The recent defaults and plant shut
downs by curtain wall fabricators Trainor Glass of Farmers Branch, Texas on
February 22, 2012, and ASI Ltd. of Whitestown, Indiana, just before last
Christmas, raise the question whether fabricators and suppliers of cladding,
structural steel, precast concrete and various piping products, all of whom
have relatively large capital investments in plant and equipment, can survive
in this market of shrinking orders for their products on major construction
projects.
While a performance and payment
bond surety may step forward to keep production flowing for a time, as
apparently happened in the case of ASI Ltd’s. subcontract for cladding on the Brooklyn, N.Y. Barclays
Center, it is especially unclear where such financial assistance could come
from on privately funded jobs without performance bonding protection.
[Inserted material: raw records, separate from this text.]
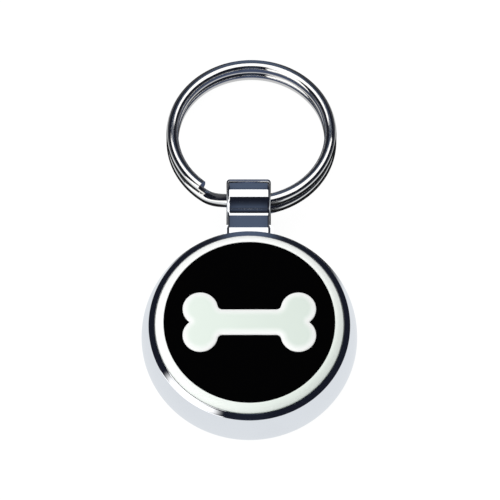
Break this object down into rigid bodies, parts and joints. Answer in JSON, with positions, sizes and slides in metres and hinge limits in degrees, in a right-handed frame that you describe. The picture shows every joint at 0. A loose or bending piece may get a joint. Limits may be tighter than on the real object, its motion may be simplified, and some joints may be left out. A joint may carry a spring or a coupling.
{
  "type": "pet id tag",
  "caption": "Round polished metal pet ID tag with a black face, a raised pale bone and rim, and a split ring through its lug.",
  "frame": {"origin": "centre of the flat round back face, on the tag's axis", "axes": "+Z out of the decorated face, +Y from the tag's centre towards the lug and the ring, +X to the right of someone who reads the face with the lug at the top"},
  "size_m": [0.031, 0.0584, 0.0099],
  "materials": {
    "body_chrome": "mirror-polished plating over a die casting",
    "cap_pale": "smooth pale green-white moulding",
    "disc_black": "deep black, smooth",
    "ring_steel": "bright nickel-plated spring steel"
  },
  "bodies": {
    "tag": {"tag_body": "body_chrome", "glow_cap": "cap_pale", "face_disc": "disc_black"},
    "ring": {"split_ring": "ring_steel"}
  },
  "joints": [
    {"name": "ring_swing", "type": "hinge", "parent": "tag", "child": "ring", "pos_m": [0, 0.02005, 0.0057], "axis": [1, 0, 0], "range_deg": [-136, 164]}
  ]
}
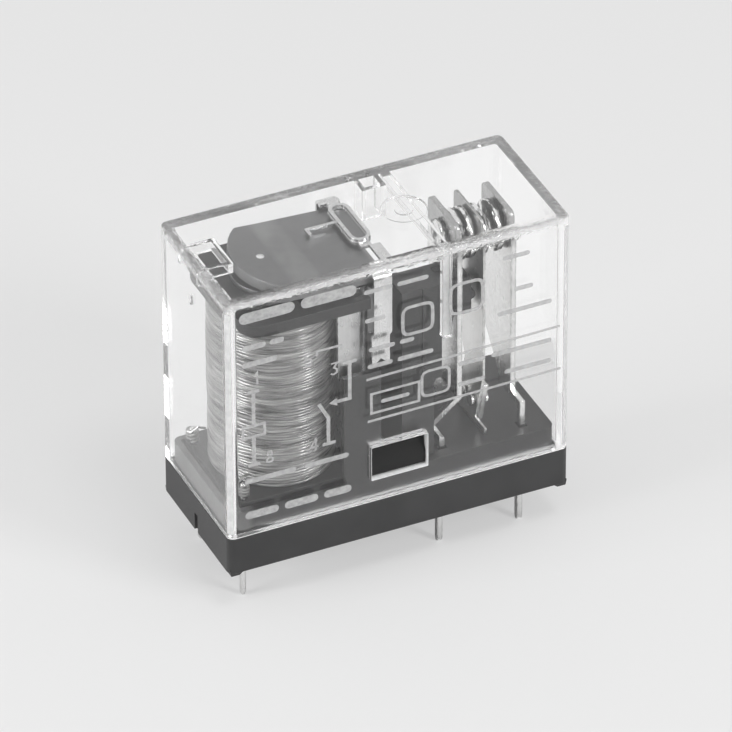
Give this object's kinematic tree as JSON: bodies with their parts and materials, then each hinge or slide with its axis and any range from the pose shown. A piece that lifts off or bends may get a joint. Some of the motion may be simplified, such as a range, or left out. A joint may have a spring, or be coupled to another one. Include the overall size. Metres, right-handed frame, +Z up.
{
  "type": "printed-circuit power relay",
  "caption": "Upright printed-circuit power relay under a clear cover, with coil, hinged armature and a changeover contact on a black base with solder pins.",
  "frame": {"origin": "centre of the base's flat underside, between the feet", "axes": "+X along the relay towards the contacts, +Y across it towards the rear wall, +Z up from the board"},
  "size_m": [0.0288, 0.0126, 0.029],
  "materials": {
    "black_moulding": "fine matt black moulding",
    "clear_moulding": "clear glossy moulding",
    "bobbin_moulding": "matt black moulding",
    "winding_wire": "fine enamelled wire, layered",
    "plated_steel": "satin plated",
    "yoke_steel": "satin plated",
    "spring_steel": "bright strip",
    "card_moulding": "matt black moulding",
    "tinned_brass": "tin-plated strip",
    "contact_silver": "smooth silver alloy",
    "spring_bronze": "bright plated strip",
    "lead_wire": "soldered wire"
  },
  "bodies": {
    "base": {"base": "black_moulding", "cover": "clear_moulding", "bobbin": "bobbin_moulding", "coil_winding": "winding_wire", "core": "plated_steel", "yoke": "yoke_steel", "hinge_spring": "spring_steel", "break_terminal": "tinned_brass", "break_contact": "contact_silver", "common_terminal": "tinned_brass", "blade_rivet_front": "tinned_brass", "blade_rivet_rear": "tinned_brass", "make_terminal": "tinned_brass", "make_contact": "contact_silver", "coil_terminal_front": "tinned_brass", "coil_terminal_rear": "tinned_brass", "coil_lead_front": "lead_wire", "coil_lead_rear": "lead_wire"},
    "armature": {"armature": "plated_steel"},
    "card": {"card": "card_moulding"},
    "moving_blade": {"moving_blade": "spring_bronze", "moving_contact": "contact_silver"}
  },
  "joints": [
    {"name": "armature_hinge", "type": "hinge", "parent": "base", "child": "armature", "pos_m": [-0.0015, 0, 0.02225], "axis": [0, -1, 0], "range_deg": [0, 3], "stiffness_Nm_per_rad": 0.001, "springref_deg": -17.19},
    {"name": "card_slide", "type": "slide", "parent": "base", "child": "card", "axis": [1, 0, 0], "range_m": [0, 0.000292]},
    {"name": "moving_blade_hinge", "type": "hinge", "parent": "base", "child": "moving_blade", "pos_m": [0.008, 0, 0.0054], "axis": [0, 1, 0], "range_deg": [0, 1.48]}
  ],
  "couplings": [
    {"joint": "card_slide", "follows": "armature_hinge", "m_per_rad": 0.00555},
    {"joint": "moving_blade_hinge", "follows": "armature_hinge", "ratio": 0.49115}
  ]
}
Besides
the tragedy of hundreds of skilled tradespeople suddenly out of work, and
general contractors scrambling to locate and mobilize alternative fabrication
sources, the collapse of fabricator availability for such critical building
systems bodes very poorly for any construction industry recovery to economic
health in the long run. Specifying architects, construction managers, and
general contractors bidding for work on future construction projects of any
sort need to exercise extreme care in evaulating the economic viability of
their fabricators of critical systems across the entire timeline of any
project. Otherwise, the economic difficulties of one fabricator can spill
across the entire project, and threaten the survival of every trade involved.